Last year, some business owners “had unbelievably busy weekends,” Runnals added, noting an economic spinoff for Squamish of $18.9 million.
Runnals said they are still moving forward in the hopes of securing Howe Sound Secondary School grounds for festival campers. The grounds at Squamish and Mamquam Elementary Schools, and the Squamish Business Park site, have already been approved for campers.
According to a factsheet supplied by SVMF, 4,500 camping spots will be available, with each supporting up to four campers, at a cost of $350 for the weekend.
A further 50 larger “glampground” spots, also with a maximum of four “glampers,” will be available for $1,000 for the weekend.
In 2013, 7,500 people used the camping facilities.
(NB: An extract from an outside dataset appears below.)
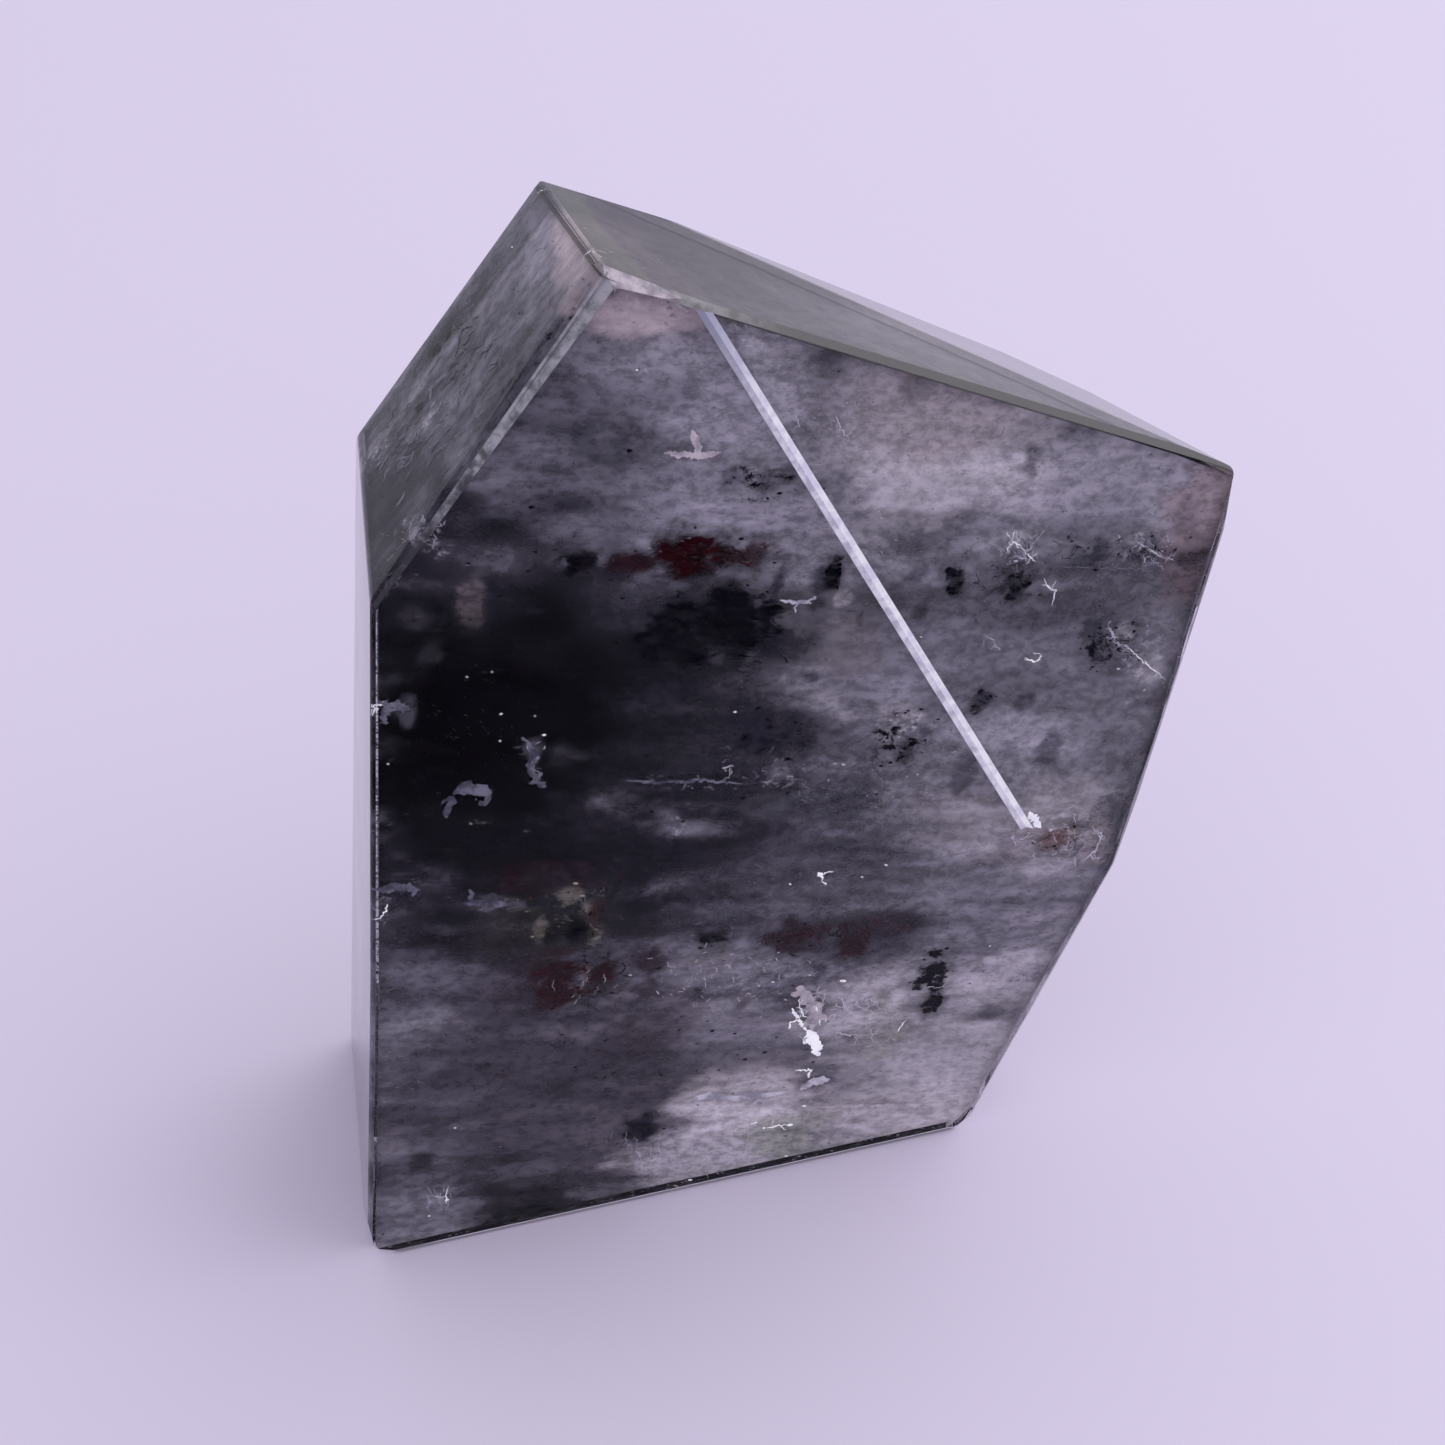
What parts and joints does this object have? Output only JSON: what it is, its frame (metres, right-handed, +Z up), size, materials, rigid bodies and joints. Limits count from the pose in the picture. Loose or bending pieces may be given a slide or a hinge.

The unexpected arrival of many of the festivalgoers to the campground on the first day of SVMF last year led to hours of backups on the Sea to Sky Highway.
“This year, we are selling camping spots like you’d sell a concert seat. You buy row one, seat one and that’s your seat and you have four passes for that seat. The wristbands are all stamped with the unique ID of the location. If you choose not to use all four that’s up to you, if you hand two off to someone else then they’re going to show up in your house, basically. It self regulates,” Runnals said.
The festival has also taken criticism about noise pollution and impact on residences nearby, which SVMF responded to by more than doubling the size of the residential buffer. Security plans for neighbourhoods are being finalized, and Runnals said they are creating a pedestrian corridor that should keep campers away from residences.
They’ve even brought in the army.
“We’re working with the Department of National Defence on some stuff to try and utilize some of their logisticians who set up their forward air bases and things like this, because at the end of the day, it’s a logistics exercise… we’ve been speaking with them quite a bit and have more meetings coming up,” he said.
In terms of cleaning up after 35,000 people, SVMF has brought in City of Vancouver’s special events manager, Dan Campbell, the man responsible for ensuring waste management for hundreds of thousands at the Celebration of Light fireworks competition each year in Vancouver.
“We brought him up last year as a consultant, to watch what we were doing. He audited our practices and helped us shape a plan that we’d be able to use for 35,000 people. He got to see the good and the bad and he’s been working with Carney’s (Waste Management) and other contractors for the last four months,” Runnals said.
“These sorts of things go a long way for us in terms of upping our game to be able to meet the responsibilities of inviting that many people to town for weekend.”